Through her trial and error efforts (all tasks were tested on groups of students to determine efficacy), Dr. Hoffmann eventually gathered a series of exercises and materials that she used to create her curriculum, focusing on auditory, visual and motor channels. Neither her tasks, nor the diagnostic methods used, were random, but rather chosen through a long period of trial and error during which they retained their predictability, where literally hundreds of others did not.

 

Brains respond to stimuli. Give the brain specific stimuli and it will behave in specific ways. HIPP exercises are designed to stimulate the brain to constantly stretch its learning skill levels through small, orderly, sequential steps that add up to big changes. In the course of HIPP training students/clients are presented with many auditory, visual and motor tasks-to-complete.
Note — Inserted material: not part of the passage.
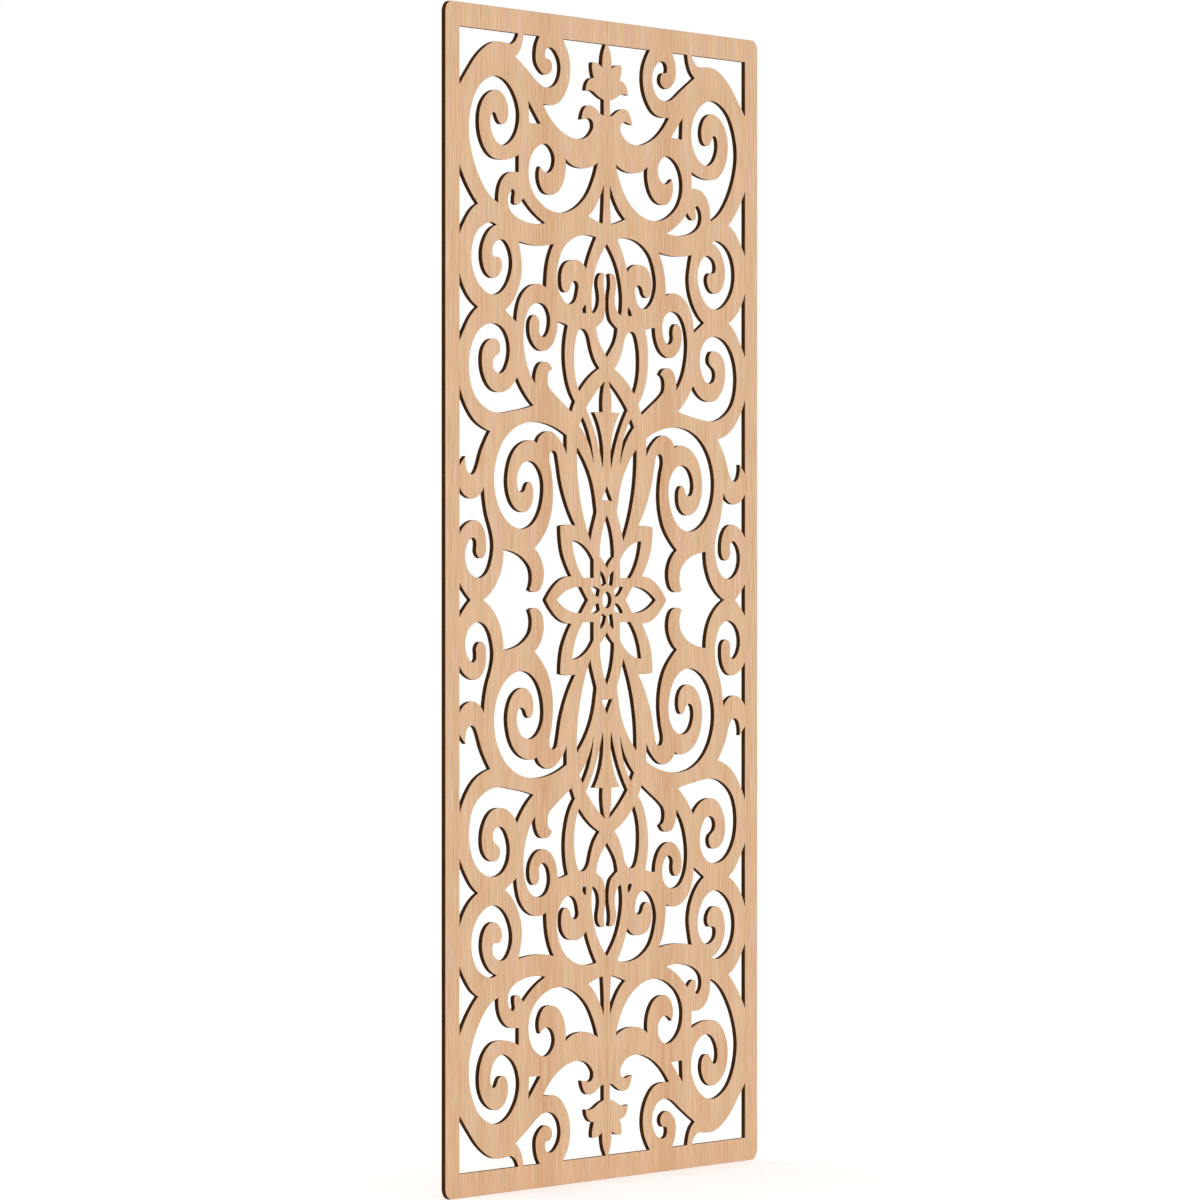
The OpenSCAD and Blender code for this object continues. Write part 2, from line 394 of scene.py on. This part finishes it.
CHAR = ((0.026, 0.009, 0.002, 1), (0.092, 0.035, 0.008, 1))
BARE_FIBRE = ((0.16, 0.09, 0.045, 1), (0.30, 0.18, 0.10, 1))
FACE_WOOD = {"dark": (0.657, 0.329, 0.142, 1), "honey": (0.857, 0.587, 0.30, 1),
             "straw": (0.74, 0.627, 0.435, 1), "rose": (0.98, 0.55, 0.435, 1)}
BACK_WOOD = {"dark": (0.646, 0.325, 0.14, 1), "honey": (0.843, 0.579, 0.296, 1),
             "straw": (0.728, 0.618, 0.43, 1), "rose": (0.963, 0.543, 0.43, 1)}

# The patterns of the grain: how often each repeats in a metre across the
# leaf, through it and along it, then its detail and its roughness
WANDER = ((3, 1, 1.6), 1.0, 0.5)
BANDS = ((140, 1, 2.5), 2.0, 0.5)
STREAKS = ((330, 1, 16), 3.0, 0.65)
FIBRES = ((1500, 1, 25), 2.0, 0.6)
PORES = ((4200, 1, 190), 1.0, 0.5)
SAP = ((210, 1, 8), 2.0, 0.6)
RESIN = ((260, 1, 7), 2.0, 0.6)

# The patterns of the charred walls, in the same way, and how much each
# changes the tone
STRIATIONS = ((1400, 60, 1400), 2.0, 0.6)
PATCHES = ((40, 40, 40), 2.0, 0.5)
STRIATION_SHARE, PATCH_SHARE, CHAR_TONE = 0.55, 0.9, -0.25

# How light the figure of a leaf is from its inner seam to its outer seam
LEAF_FIGURE = [(0.0, 0.25), (0.03, 0.6), (0.2, 1.0), (0.38, 0.5), (0.64, 1.0), (0.8, 0.55), (0.9, 0.2),
               (1.0, 0.1)]

# How far the grain strays from its line, how much each pattern changes the
# tone, where a pore begins and how deep it is, and how sharply the hues part
GRAIN_STRAY = 4 * MM
MIDDLE_TONE = 0.33
FIGURE_SHARE, BAND_SHARE, STREAK_SHARE, FIBRE_SHARE = 0.36, 0.5, 1.95, 0.95
PORE_LEVEL, PORE_DEPTH = 0.36, 2.0
HUE_CONTRAST = 3.0

# How far along the patterns the sap, the resin and the back veneer are taken,
# so that each of them has streaks of its own
SAP_SHIFT, RESIN_SHIFT, BACK_SHIFT = 3.0, 5.0, 7.0

# The fine relief of the finishes: its depth, and how strongly it shows
GRAIN_RELIEF = (0.05 * MM, 0.35)
CHAR_RELIEF = (0.08 * MM, 0.4)


def new_finish(name):
    """A new material with an empty tree, and that tree."""
    material = bpy.data.materials.new(name)
    material.use_nodes = True
    material.node_tree.nodes.clear()
    return material, material.node_tree


def finish_with(tree, inputs):
    """Ends a material's tree in its surface."""
    surface = add_node(tree, "ShaderNodeBsdfPrincipled", {}, inputs)
    add_node(tree, "ShaderNodeOutputMaterial", {}, {"Surface": surface})


def blend_colour(tree, factor, first, second):
    """The first colour where the factor is nought, and the second where it is one."""
    return add_node(tree, "ShaderNodeMix", {"data_type": "RGBA"}, {0: factor, 6: first, 7: second}, 2)


def place_in_panel(tree):
    """Where a point of the surface lies across, through and up the panel."""
    place = add_node(tree, "ShaderNodeTexCoord", output="Object")
    return [add_node(tree, "ShaderNodeSeparateXYZ", {}, {0: place}, axis) for axis in "XYZ"]


def noise(tree, place, pattern):
    """One of the patterns above, at a place given by three wires."""
    repeats, detail, roughness = pattern
    spread = add_node(tree, "ShaderNodeCombineXYZ", {},
                      {axis: wire * often for axis, wire, often in zip("XYZ", place, repeats)})
    return add_node(tree, "ShaderNodeTexNoise", {},
                    {"Vector": spread, "Scale": 1.0, "Detail": detail, "Roughness": roughness})


def relief(tree, height, depth, strength):
    """The normal of a surface with fine relief of some depth."""
    return add_node(tree, "ShaderNodeBump", {},
                    {"Strength": strength, "Distance": depth, "Height": height})


def veneer_finish(name, wood, shift):
    """Pale straight-grained veneer in book-matched leaves, under a thin satin lacquer. The shift is
    how far along the patterns its grain is taken from."""
    material, tree = new_finish(name)
    across, depth, up = place_in_panel(tree)
    along = up + shift
    stray = (noise(tree, (across, depth, along), WANDER) - 0.5) * GRAIN_STRAY
    matched = across.math("PINGPONG", across + stray, seam_step)
    leaf = (matched, depth, along)

    figure = add_node(tree, "ShaderNodeValToRGB", {"stops": LEAF_FIGURE}, {0: matched / seam_step})
    bands = noise(tree, leaf, BANDS) - 0.5
    streaks = noise(tree, leaf, STREAKS) - 0.5
    fibres = noise(tree, leaf, FIBRES) - 0.5
    pits = (PORE_LEVEL - noise(tree, leaf, PORES)).at_least(0.0) * PORE_DEPTH
    tone = (figure * FIGURE_SHARE + MIDDLE_TONE + bands * BAND_SHARE + streaks * STREAK_SHARE
            + fibres * FIBRE_SHARE - pits)

    sap = noise(tree, (matched, depth, along + SAP_SHIFT), SAP) - 0.5
    resin = noise(tree, (matched, depth, along + RESIN_SHIFT), RESIN) - 0.5
    pale = blend_colour(tree, sap * HUE_CONTRAST + 0.5, wood["rose"], wood["straw"])
    light = blend_colour(tree, resin * HUE_CONTRAST + 0.5, pale, wood["honey"])
    finish_with(tree, {"Base Color": blend_colour(tree, tone, wood["dark"], light),
                       "Roughness": 0.46 + fibres * 0.12 + pits * 0.3,
                       "Normal": relief(tree, fibres * 0.5 - pits, *GRAIN_RELIEF),
                       "Specular IOR Level": 0.35})
    return material


def charred_finish():
    """The dark walls that the laser leaves, with fine striations from face to face."""
    material, tree = new_finish("charred_cut")
    place = place_in_panel(tree)
    lines = noise(tree, place, STRIATIONS)
    tone = lines * STRIATION_SHARE + noise(tree, place, PATCHES) * PATCH_SHARE + CHAR_TONE
    finish_with(tree, {"Base Color": blend_colour(tree, tone, *CHAR),
                       "Roughness": 0.72 + lines * 0.2,
                       "Normal": relief(tree, lines, *CHAR_RELIEF),
                       "Specular IOR Level": 0.05})
    return material


def core_finish():
    """The bare fibre of the core, under the veneers."""
    material, tree = new_finish("bare_core")
    place = add_node(tree, "ShaderNodeTexCoord", output="Object")
    fleck = add_node(tree, "ShaderNodeTexNoise", {}, {"Vector": place, "Scale": 900.0, "Detail": 3.0})
    finish_with(tree, {"Base Color": blend_colour(tree, fleck, *BARE_FIBRE), "Roughness": 0.85})
    return material


# The board

charred = charred_finish()
bare_core = core_finish()
face_veneer = veneer_finish("lacquered_face", FACE_WOOD, 0.0)
back_veneer = veneer_finish("lacquered_back", BACK_WOOD, BACK_SHIFT)

cut_lines = cut_line_mesh([drawn_smooth(loop) for loop in wood_on_the_left(rim_loops("core"))])
board_layer = layer_tree()

upright = Matrix.Rotation(math.radians(90), 4, "X")
to_core = Matrix.Translation((0, core_high.y, 0)) @ upright
to_front = Matrix.Translation((0, core_low.y, 0)) @ upright
to_back = Matrix.Translation((0, core_high.y, 0)) @ Matrix.Scale(-1, 4, (0, 1, 0)) @ upright

core_mesh = lay_up(board_layer, cut_lines, {
    "Thickness": core_thick, "Arris": 0.0,
    "Face finish": bare_core, "Cut finish": charred, "Glued finish": bare_core}, to_core)
add_piece("core", core_mesh)

for side, slot, finish, place in (("front", "face_veneer", face_veneer, to_front),
                                  ("back", "back_veneer", back_veneer, to_back)):
    whole = lay_up(board_layer, cut_lines, {
        "Thickness": veneer_thick, "Arris": ARRIS,
        "Face finish": finish, "Cut finish": charred, "Glued finish": bare_core}, place)
    for number in range(1, leaves + 1):
        left = (number - 1 - leaves / 2) * seam_step
        leaf = cut_at_seams(whole, left, left + seam_step)
        add_piece("%s_leaf_%d" % (side, number), leaf)
    bpy.data.meshes.remove(whole)

# The camera: from the left, level with the middle of the panel, and aimed a
# little to the left of it

YAW = math.radians(56.68)
AIM = math.radians(0.060)
DISTANCE = 9.30
FOCAL_LENGTH, PICTURE_WIDTH = 6621, 1200    # in pixels of the photograph

lens = bpy.data.cameras.new("camera")
lens.sensor_width = 36
lens.lens = lens.sensor_width * FOCAL_LENGTH / PICTURE_WIDTH
lens.clip_end = 200
camera = bpy.data.objects.new("camera", lens)
to_eye = Vector((-math.sin(YAW), -math.cos(YAW), 0))
camera.location = to_eye * DISTANCE + Vector((0, -panel_thick, 0))
camera.rotation_euler = (math.radians(90), 0, -(YAW - AIM))
scene.collection.objects.link(camera)
scene.camera = camera

# The studio: a white room that lights the panel evenly, three soft lamps
# that look at the middle of the panel, and a pale floor

ROOM_LIGHT = 0.76
LAMPS = [("front_lamp", (-2.6, -4.2, 0.8), 3.0, 31),    # name, place, width, power
         ("side_lamp", (3.4, -3.4, 0.6), 2.5, 14),
         ("back_lamp", (1.5, 4.5, 0.9), 3.0, 46)]
FLOOR_HALF = 60             # half the floor's width
FLOOR_DROP = 0.1 * MM       # how far the floor lies under the panel
FLOOR_COLOUR = (0.9, 0.9, 0.9, 1)
FLOOR_WHITE = 0.36    # what the floor gives off to be as white as the room where it is looked at
SHADOW_ROOM, SHADOW_REACH = 0.05, 2.5    # how much less at the panel, to show its shadow
FOOT_LIGHT, FOOT_REACH = 0.18, 1.0    # the soft light that the floor sends up round its foot


def seen_directly(tree):
    """One where the camera, a gloss or a glass looks at a surface, nought for its soft light."""
    path = {name: add_node(tree, "ShaderNodeLightPath", output=name)
            for name in ("Is Camera Ray", "Is Glossy Ray", "Is Transmission Ray")}
    total = path["Is Camera Ray"] + path["Is Glossy Ray"] + path["Is Transmission Ray"]
    return total.at_most(1.0)


def soft_lamp(name, place, width, power):
    """A square lamp that looks at the middle of the panel."""
    lamp = bpy.data.lights.new(name, "AREA")
    lamp.shape = "SQUARE"
    lamp.size = width
    lamp.energy = power
    stand = bpy.data.objects.new(name, lamp)
    stand.location = place
    stand.rotation_euler = (-Vector(place)).to_track_quat("-Z", "Y").to_euler()
    scene.collection.objects.link(stand)


def floor_glow(tree):
    """What the floor gives off. It is white where it is looked at, and round the panel's foot it also
    sends up soft light, so that the panel is as even from top to bottom as in the photograph."""
    spot = add_node(tree, "ShaderNodeTexCoord", output="Object")
    reach = add_node(tree, "ShaderNodeVectorMath", {"operation": "DISTANCE"},
                     {0: spot, 1: (0, 0, cad_box[0].z)}, "Value")
    near = 1.0 - (reach / SHADOW_REACH).at_most(1.0)
    foot = 1.0 - (reach / FOOT_REACH).at_most(1.0)
    seen = seen_directly(tree)
    return seen * (FLOOR_WHITE - near * SHADOW_ROOM) + (1.0 - seen) * foot * FOOT_LIGHT


scene.view_settings.view_transform = "Standard"
world = bpy.data.worlds.new("white_room")
world.use_nodes = True
world.node_tree.nodes.clear()
scene.world = world
level = seen_directly(world.node_tree) * (1 - ROOM_LIGHT) + ROOM_LIGHT
room = add_node(world.node_tree, "ShaderNodeBackground", {}, {"Color": (1, 1, 1, 1), "Strength": level})
add_node(world.node_tree, "ShaderNodeOutputWorld", {}, {"Surface": room})

for lamp in LAMPS:
    soft_lamp(*lamp)

floor_mesh = bpy.data.meshes.new("floor")
plate = bmesh.new()
bmesh.ops.create_grid(plate, x_segments=1, y_segments=1, size=FLOOR_HALF)
plate.to_mesh(floor_mesh)
plate.free()
floor_mesh.transform(Matrix.Translation((0, 0, cad_box[0].z - FLOOR_DROP)))
floor_finish, floor_tree = new_finish("pale_floor")
matt = add_node(floor_tree, "ShaderNodeBsdfDiffuse", {}, {"Color": FLOOR_COLOUR})
glow = add_node(floor_tree, "ShaderNodeEmission", {}, {"Strength": floor_glow(floor_tree)})
both = add_node(floor_tree, "ShaderNodeAddShader", {}, {0: matt, 1: glow})
add_node(floor_tree, "ShaderNodeOutputMaterial", {}, {"Surface": both})
floor_mesh.materials.append(floor_finish)
floor = bpy.data.objects.new("floor", floor_mesh)
scene.collection.objects.link(floor)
These tasks strengthen and integrate neural pathways in the brain that improve learning efficiency. 

 

The number of tasks a student/client might complete in any given hour of HIPP training far exceeds the number of tasks required in a normal classroom or at work, sometimes a hundred or more. There’s a reason for this.

 

Students/clients who need HIPP typically don’t think of themselves as successful. They know they have learning deficiencies because they see their classmates/colleagues complete tasks which they struggle with. HIPP begins with simple tasks that can be completed. As soon as one task is completed, another - a bit more complicated and challenging - is presented, and then another, and so on, until the tasks reach a very sophisticated and complex level, and the student easily completes them. Concurrently, in school or at work, students/clients discover they can easily and quickly complete assignments that previously caused them anxiety. 

 

Through this organized, systematic increase in the complexity-of-stimuli students discover they are capable of completing tasks, and that it feels good to be capable and successful. In short, they discover that learning is fun and rewarding.

 

This is the essential ingredient in every independent learner. When learning is fun, exciting and rewarding, no outside discipline or reward is necessary. The student/client is self-motivated and eager to learn. We designed HIPP to offer every student/client, regardless of intelligence, social status, emotional maturity or economic restrictions, the stimuli their brain needs to learn how to work efficiently and effectively at processing information. When learning is fun and rewarding, effort is replaced with excitement.